- _Written task_: Return the lines from the line containing "before = set(bpy.data.objects)" through the line containing "obj.parent = None" exactly. No other line should appear in the answer.

- _Source excerpt_:
_____
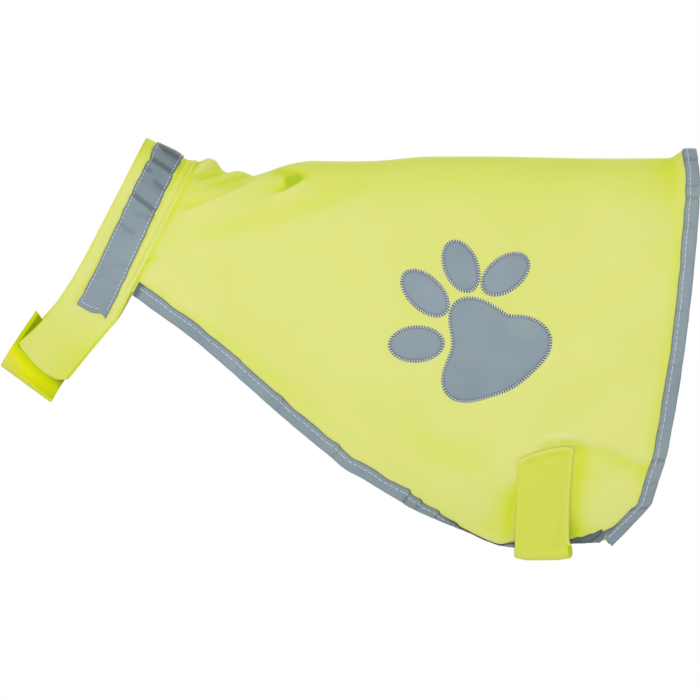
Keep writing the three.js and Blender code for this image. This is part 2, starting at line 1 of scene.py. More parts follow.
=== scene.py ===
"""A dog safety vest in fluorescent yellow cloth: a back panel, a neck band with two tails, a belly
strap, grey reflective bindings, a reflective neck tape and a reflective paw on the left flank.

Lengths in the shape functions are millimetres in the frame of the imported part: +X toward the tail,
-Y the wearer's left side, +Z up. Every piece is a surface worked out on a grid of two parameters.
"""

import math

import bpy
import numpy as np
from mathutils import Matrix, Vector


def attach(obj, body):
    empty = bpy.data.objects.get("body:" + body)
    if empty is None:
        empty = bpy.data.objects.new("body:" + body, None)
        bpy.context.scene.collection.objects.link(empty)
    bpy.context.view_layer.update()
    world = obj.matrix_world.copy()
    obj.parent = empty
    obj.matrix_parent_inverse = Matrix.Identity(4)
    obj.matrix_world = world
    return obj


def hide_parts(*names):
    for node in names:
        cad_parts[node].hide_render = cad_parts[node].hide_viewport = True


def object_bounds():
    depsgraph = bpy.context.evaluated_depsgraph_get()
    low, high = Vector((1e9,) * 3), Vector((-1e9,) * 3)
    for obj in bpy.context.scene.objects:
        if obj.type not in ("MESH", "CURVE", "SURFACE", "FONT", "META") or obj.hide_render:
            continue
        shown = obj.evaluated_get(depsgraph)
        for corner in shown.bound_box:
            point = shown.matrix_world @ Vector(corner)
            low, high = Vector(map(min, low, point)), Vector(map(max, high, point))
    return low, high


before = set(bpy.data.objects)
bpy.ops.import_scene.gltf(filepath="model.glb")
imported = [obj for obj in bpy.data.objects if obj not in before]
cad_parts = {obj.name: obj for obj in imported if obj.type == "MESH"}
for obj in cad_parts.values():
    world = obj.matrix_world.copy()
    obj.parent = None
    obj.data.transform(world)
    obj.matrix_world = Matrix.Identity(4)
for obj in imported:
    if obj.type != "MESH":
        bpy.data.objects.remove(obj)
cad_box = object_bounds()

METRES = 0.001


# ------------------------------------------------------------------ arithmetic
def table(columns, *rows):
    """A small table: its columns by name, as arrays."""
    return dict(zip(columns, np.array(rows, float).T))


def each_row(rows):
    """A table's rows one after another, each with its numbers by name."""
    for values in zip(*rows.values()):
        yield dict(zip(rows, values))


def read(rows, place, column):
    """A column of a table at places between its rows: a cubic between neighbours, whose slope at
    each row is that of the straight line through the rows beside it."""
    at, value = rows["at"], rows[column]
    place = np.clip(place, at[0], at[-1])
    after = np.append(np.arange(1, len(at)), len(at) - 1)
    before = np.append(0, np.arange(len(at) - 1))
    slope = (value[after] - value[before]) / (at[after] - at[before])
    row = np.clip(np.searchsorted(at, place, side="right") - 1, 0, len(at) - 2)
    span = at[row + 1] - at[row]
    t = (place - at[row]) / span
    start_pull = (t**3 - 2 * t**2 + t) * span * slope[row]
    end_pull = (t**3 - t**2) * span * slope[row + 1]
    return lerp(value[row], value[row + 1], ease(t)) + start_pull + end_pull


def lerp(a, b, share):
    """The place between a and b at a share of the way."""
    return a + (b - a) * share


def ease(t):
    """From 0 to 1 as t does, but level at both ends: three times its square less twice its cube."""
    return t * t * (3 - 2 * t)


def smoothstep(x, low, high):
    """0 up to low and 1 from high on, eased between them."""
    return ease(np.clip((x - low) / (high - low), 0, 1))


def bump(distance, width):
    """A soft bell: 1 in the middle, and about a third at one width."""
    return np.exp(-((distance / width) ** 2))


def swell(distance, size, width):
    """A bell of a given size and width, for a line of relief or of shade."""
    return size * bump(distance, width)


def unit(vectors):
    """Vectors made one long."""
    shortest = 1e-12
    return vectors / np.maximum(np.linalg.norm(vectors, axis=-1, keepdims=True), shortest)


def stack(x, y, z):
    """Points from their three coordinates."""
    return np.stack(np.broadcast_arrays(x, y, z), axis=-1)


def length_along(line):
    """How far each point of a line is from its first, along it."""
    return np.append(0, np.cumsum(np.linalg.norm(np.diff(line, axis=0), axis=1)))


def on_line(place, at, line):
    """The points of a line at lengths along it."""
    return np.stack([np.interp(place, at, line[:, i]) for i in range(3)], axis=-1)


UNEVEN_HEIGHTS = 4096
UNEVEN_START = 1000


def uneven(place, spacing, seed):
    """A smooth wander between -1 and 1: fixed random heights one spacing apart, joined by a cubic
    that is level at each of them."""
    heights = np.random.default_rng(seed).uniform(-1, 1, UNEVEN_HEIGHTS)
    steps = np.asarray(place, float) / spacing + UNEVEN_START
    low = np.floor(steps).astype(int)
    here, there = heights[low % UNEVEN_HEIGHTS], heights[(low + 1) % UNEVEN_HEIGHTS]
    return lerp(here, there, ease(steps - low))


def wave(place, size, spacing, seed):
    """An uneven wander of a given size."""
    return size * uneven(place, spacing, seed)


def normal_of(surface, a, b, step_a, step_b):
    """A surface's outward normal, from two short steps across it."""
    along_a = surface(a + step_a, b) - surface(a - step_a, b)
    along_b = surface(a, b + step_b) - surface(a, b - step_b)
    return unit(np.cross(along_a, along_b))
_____
- _Expected answer_:
before = set(bpy.data.objects)
bpy.ops.import_scene.gltf(filepath="model.glb")
imported = [obj for obj in bpy.data.objects if obj not in before]
cad_parts = {obj.name: obj for obj in imported if obj.type == "MESH"}
for obj in cad_parts.values():
    world = obj.matrix_world.copy()
    obj.parent = None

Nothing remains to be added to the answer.